De manière fort surprenante, ils semblent qu’ils ne réfutent jamais énergiquement les accusations qui sont généralement adressées à la société. Mais bien évidemment ils n'avouent jamais explicitement des malversations ou bien encore de la corruption ou des pots de vin, mais leurs réponses montrent clairement qu'ils ont régulièrement balayé les règles de sécurité du port. Avec ou sans complicité. Une situation ironique alors que le site Internet de la société regorgeait de photos montrant des exercices de sécurité ou des salariés en formation et que, des slogans enjoignant à la sécurité étaient peints sur les murs.

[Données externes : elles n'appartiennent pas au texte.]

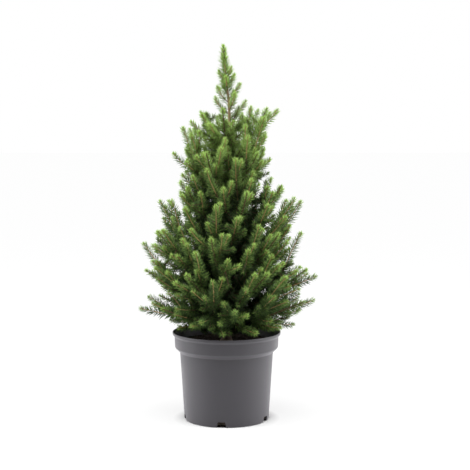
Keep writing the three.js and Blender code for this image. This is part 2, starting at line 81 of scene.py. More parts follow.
# bearing, height, radius and lean of the tips that stand out of the crown
STRAYS = [
    (4, 545, 90, 30), (-8, 257, 159, 58), (180, 470, 93, 27), (186, 514, 77, 26), (170, 537, 59, 24),
    (187, 199, 154, 76), (-6, 214, 155, 62), (1, 386, 131, 27), (-12, 333, 133, 31), (3, 166, 121, 86),
    (24, 545, 62, 24), (-40, 549, 56, 22), (-105, 541, 40, 24), (-75, 524, 52, 30), (95, 538, 42, 24),
    (62, 524, 54, 30), (118, 520, 56, 30), (-125, 520, 56, 30), (178, 312, 147, 34), (175, 386, 118, 28),
]
SHOOT_CORE = 2.8
SHOOT_TRIES = 8
LEADER = dict(shoots=12, shoot_foot=528, shoot_top=602, shoot_length=46, top_length=26, lean=42)
BOUGH_TIP_RADIUS = 1
BOUGH_STAGGER = 5
CLEARANCE = 3  # between the shoots of two boughs, past their radii
TRUNK_STEP = 5  # between the points that keep shoots off the trunk
SEED = 7

# ---------- random numbers, tables and curves ----------


def random_from(seed):
    """Seeded random numbers from 0 to 1, the same ones as the part's source draws."""
    state = seed

    def draw():
        nonlocal state
        state = (state * 1664525 + 1013904223) & 0xFFFFFFFF
        return state / 4294967296

    return draw


def look_up(table, x):
    """The value a table of (x, value) rows gives at x, straight between the rows."""
    return float(np.interp(x, [row[0] for row in table], [row[1] for row in table]))


def crown_radius(height, bearing):
    """The crown's reach at a height, which differs from side to side."""
    left, middle, right = (
        float(np.interp(height, [row[0] for row in CROWN_RADIUS], [row[k] for row in CROWN_RADIUS]))
        for k in (1, 2, 3)
    )
    along = math.cos(bearing)
    return middle + ((right if along > 0 else left) - middle) * along * along


def smooth(t):
    """Eases from 0 to 1."""
    s = min(1.0, max(0.0, t))
    return s * s * (3 - 2 * s)


def polar(radius, angle, height):
    return np.array([radius * math.cos(angle), radius * math.sin(angle), height])


def unit(v):
    return v / np.linalg.norm(v)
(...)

- Qui sont les vrais actionnaires de la société ?
Officiellement, Ruihai Logistic a deux actionnaires principaux : Li Lang qui détient 55 % du capital et Shu Zheng qui possède les 45 % restant. L'agence Chine nouvelle a eu la confirmation que le premier est en fait le cousin du propriétaire réel de ces 55 % Yu Xueiwei, un ancien responsable de la société chimique d'Etat Sinochem, âgé de 41 ans.
Quant au deuxième actionnaire, il admet être le prête-nom d'un de ses camarades de classe, Dong Shexuan, le fils de l'ancien chef de la police du Port de Tianjin, décédé en 2014. Celui-ci justifie le recours à un prête-nom à cause des fonctions exercées par son père. "J'ai demandé à mon ancien camarade de classe à cause de mon père. S'il y avait eu des fuites sur mes projets d'investissement, cela aurait pût être embarrassant", a-t-il expliqué à l'agence Chine nouvelle.

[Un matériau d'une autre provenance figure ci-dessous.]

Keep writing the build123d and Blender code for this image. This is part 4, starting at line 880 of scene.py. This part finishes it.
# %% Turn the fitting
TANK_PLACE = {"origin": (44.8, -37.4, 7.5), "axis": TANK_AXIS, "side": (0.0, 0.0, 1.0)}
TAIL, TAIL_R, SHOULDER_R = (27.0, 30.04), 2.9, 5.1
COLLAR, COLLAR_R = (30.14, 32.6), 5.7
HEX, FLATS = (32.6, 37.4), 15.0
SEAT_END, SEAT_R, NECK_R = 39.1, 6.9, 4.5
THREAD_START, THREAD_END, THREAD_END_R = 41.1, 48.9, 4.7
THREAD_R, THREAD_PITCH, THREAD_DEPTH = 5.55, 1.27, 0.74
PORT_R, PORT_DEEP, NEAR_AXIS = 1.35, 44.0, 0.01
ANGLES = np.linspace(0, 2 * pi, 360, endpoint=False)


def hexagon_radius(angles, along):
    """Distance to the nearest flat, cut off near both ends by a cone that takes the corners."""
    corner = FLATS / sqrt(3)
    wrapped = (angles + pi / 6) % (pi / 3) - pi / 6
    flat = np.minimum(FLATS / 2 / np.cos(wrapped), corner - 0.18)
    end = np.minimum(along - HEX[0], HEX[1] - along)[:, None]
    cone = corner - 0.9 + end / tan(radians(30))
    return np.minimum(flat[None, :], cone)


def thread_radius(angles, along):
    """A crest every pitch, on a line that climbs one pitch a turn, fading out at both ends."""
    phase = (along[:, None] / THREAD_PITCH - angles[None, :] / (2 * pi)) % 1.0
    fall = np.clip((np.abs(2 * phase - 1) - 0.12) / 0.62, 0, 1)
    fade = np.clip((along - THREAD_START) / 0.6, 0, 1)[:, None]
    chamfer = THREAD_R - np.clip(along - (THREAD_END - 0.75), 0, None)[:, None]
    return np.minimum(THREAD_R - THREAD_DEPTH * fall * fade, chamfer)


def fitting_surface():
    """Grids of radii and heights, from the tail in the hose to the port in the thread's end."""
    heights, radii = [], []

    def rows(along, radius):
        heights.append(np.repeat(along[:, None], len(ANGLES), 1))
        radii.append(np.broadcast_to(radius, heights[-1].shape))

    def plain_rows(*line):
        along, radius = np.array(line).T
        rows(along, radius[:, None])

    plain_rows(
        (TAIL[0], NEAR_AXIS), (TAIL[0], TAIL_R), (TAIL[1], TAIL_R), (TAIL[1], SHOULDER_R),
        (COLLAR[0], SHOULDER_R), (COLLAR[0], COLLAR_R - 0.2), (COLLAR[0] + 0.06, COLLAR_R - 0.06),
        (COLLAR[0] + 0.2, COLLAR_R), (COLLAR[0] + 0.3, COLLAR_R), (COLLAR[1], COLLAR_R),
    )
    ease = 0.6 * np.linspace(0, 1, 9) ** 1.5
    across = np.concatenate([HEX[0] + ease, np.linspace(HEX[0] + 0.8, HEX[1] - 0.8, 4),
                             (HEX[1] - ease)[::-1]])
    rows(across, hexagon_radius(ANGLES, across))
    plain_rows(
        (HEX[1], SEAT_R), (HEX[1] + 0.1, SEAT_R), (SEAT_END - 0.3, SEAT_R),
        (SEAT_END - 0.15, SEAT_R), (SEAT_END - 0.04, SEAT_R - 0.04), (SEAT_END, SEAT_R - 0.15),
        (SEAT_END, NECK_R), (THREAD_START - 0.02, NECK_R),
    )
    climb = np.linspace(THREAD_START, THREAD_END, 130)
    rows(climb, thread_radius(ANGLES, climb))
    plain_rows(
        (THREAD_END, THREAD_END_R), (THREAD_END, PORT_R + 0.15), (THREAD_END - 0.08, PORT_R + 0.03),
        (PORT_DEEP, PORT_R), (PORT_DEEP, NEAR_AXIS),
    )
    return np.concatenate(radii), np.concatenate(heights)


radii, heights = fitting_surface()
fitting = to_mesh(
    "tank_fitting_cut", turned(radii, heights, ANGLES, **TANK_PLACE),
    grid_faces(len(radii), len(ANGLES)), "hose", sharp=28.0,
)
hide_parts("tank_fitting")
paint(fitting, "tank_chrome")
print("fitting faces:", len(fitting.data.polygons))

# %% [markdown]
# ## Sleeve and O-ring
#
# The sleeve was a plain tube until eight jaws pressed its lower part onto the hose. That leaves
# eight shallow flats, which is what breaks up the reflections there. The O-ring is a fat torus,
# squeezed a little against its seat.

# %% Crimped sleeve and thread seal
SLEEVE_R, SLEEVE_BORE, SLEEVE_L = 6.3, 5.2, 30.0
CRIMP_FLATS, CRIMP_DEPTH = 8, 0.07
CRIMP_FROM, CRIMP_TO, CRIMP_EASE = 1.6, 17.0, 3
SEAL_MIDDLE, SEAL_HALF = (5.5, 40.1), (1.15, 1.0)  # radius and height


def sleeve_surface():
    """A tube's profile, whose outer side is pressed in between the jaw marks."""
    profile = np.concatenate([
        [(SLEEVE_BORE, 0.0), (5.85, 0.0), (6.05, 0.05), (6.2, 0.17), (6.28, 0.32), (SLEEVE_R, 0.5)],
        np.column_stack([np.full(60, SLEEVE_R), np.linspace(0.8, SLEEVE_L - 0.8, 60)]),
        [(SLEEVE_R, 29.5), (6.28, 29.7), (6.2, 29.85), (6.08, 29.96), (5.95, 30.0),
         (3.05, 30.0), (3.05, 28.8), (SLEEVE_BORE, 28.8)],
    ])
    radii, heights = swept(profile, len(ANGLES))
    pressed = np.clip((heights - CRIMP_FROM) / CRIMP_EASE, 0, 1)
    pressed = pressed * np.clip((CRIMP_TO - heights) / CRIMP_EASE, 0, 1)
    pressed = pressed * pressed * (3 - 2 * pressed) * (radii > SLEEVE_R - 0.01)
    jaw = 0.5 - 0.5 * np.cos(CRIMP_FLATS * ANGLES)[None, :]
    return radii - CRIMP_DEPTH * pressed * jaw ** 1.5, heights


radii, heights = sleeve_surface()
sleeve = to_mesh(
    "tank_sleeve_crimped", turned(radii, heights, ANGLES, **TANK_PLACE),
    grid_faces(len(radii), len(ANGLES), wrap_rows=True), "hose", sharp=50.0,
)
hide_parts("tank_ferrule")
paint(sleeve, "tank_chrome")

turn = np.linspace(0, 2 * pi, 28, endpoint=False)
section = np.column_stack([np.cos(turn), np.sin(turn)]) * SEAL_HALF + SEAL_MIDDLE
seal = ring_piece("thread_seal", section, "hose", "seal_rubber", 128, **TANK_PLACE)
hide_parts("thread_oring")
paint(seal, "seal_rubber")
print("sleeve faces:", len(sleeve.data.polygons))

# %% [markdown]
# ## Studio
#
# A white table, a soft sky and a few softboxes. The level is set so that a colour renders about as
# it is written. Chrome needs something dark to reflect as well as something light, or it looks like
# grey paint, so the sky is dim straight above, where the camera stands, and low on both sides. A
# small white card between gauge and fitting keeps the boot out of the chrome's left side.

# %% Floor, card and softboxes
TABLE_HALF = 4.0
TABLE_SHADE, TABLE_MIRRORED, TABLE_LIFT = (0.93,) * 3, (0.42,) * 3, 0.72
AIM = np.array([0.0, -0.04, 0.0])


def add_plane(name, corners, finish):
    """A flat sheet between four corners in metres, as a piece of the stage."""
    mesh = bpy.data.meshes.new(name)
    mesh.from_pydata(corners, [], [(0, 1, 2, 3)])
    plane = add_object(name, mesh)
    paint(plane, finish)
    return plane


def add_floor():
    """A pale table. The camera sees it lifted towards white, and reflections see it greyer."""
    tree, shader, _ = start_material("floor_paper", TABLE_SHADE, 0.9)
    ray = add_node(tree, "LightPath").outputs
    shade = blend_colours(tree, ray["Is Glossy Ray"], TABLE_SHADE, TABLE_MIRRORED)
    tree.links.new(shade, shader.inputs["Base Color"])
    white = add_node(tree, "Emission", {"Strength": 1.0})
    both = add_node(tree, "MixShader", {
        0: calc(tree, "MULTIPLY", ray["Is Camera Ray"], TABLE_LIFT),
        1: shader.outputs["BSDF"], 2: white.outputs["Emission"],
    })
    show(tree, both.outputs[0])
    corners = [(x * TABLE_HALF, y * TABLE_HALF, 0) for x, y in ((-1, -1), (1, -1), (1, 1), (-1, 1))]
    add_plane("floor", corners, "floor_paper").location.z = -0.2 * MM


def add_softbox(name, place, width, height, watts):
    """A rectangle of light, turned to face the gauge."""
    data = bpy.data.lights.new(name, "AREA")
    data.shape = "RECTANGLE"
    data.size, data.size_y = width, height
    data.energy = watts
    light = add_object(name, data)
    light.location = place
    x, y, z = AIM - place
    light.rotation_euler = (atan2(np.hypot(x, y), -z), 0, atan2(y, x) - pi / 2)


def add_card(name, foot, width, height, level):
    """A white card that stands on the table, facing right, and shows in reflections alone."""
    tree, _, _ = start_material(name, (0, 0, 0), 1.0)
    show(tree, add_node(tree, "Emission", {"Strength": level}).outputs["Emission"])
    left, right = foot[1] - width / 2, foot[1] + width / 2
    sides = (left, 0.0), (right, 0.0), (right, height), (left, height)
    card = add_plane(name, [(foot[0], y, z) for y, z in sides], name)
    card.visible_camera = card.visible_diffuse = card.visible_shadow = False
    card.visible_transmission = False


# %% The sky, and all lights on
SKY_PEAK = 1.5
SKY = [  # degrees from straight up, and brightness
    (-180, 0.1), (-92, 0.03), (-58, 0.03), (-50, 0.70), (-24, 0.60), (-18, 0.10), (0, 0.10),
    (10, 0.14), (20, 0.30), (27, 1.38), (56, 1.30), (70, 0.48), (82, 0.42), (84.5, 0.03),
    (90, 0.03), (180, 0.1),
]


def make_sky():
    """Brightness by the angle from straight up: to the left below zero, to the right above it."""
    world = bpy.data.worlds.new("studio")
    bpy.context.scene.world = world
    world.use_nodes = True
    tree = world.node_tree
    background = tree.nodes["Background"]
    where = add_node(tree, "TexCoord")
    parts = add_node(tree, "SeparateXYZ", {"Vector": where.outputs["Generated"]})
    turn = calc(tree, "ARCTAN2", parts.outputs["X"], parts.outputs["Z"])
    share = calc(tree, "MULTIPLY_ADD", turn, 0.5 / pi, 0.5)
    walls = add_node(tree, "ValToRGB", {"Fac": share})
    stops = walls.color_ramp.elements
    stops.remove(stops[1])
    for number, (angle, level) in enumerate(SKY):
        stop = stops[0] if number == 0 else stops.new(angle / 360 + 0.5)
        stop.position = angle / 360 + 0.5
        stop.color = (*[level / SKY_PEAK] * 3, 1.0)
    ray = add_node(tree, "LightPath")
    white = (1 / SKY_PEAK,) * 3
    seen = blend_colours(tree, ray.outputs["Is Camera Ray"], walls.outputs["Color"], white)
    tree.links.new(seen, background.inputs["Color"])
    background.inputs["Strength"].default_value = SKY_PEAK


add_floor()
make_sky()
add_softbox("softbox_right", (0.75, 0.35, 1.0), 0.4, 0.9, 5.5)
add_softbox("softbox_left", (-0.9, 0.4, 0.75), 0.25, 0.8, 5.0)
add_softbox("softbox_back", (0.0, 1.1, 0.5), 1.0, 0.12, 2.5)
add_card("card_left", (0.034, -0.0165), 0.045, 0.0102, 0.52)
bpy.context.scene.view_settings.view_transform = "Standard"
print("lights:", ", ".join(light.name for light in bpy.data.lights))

- La société a-t-elle continué à stocker des matières dangereuses sans licence ?
Ruihai Logistics est pointée du doigt parce qu'elle a continué à stocker des produits chimiques dangereux d'octobre 2014 à juin 2015 alors même qu'elle n'avait pas la licence requise durant cette période. Sur ce point , Yu Xuejun ne nie rien non plus.
"Après l'expiration de la première licence, nous avons demandé une prolongation. Nous n'avons pas cessé nos opérations car nous ne pensions pas que c'était un problème", explique-t-il. Et de se justifier en expliquant que de nombreuses autres sociétés font de même.
- Ruihai Logistics a-t-elle eu recours à des pots de vin ou de la corruption ?
Sur ce point délicat, les deux hommes ne répondent pas de manière directe, et on comprend aisément pourquoi. Pour autant, Yu Xuejun et Dong Shexuan admettent qu'ils ont décidé de capitaliser leurs réseaux professionnels respectifs. "Mon guanxi (Ndlr : forme particulière de réseau en Chine) est dans la police et la sécurité incendie. Lorsque nous avions besoin d'une inspection sur cette dernière, j'allais voir les représentants de la sécurité incendie sur le port. Je leur donnais les documents nécessaires, et peu après je recevais l'évaluation", a ainsi expliqué Dong Shexuan.
- Les entrepôts dangereux étaient-ils trop près d'immeubles résidentiels ?
Sur ce point qui suscite la colère et les revendications de remboursement de nombreux riverains, Dong Shexuan ne semble pas non plus nier s'être arrangé avec la réglementation. "Une première entreprise de sécurité a dit que nos entrepôts étaient trop près des immeubles d'habitation. Puis nous en avons trouvé une seconde qui nous a obtenu les documents dont nous avions besoin", a-t-il expliqué selon l'agence Chine nouvelle.
La réglementation chinoise impose en effet un distance d'au moins un kilomètre entre les entrepôt de produits dangereux et les immeubles d'habitation. Mais l'entrepôt de Ruihai Logistics était en fait à 560 mètres d'une résidence et à 630 mètres d'une gare.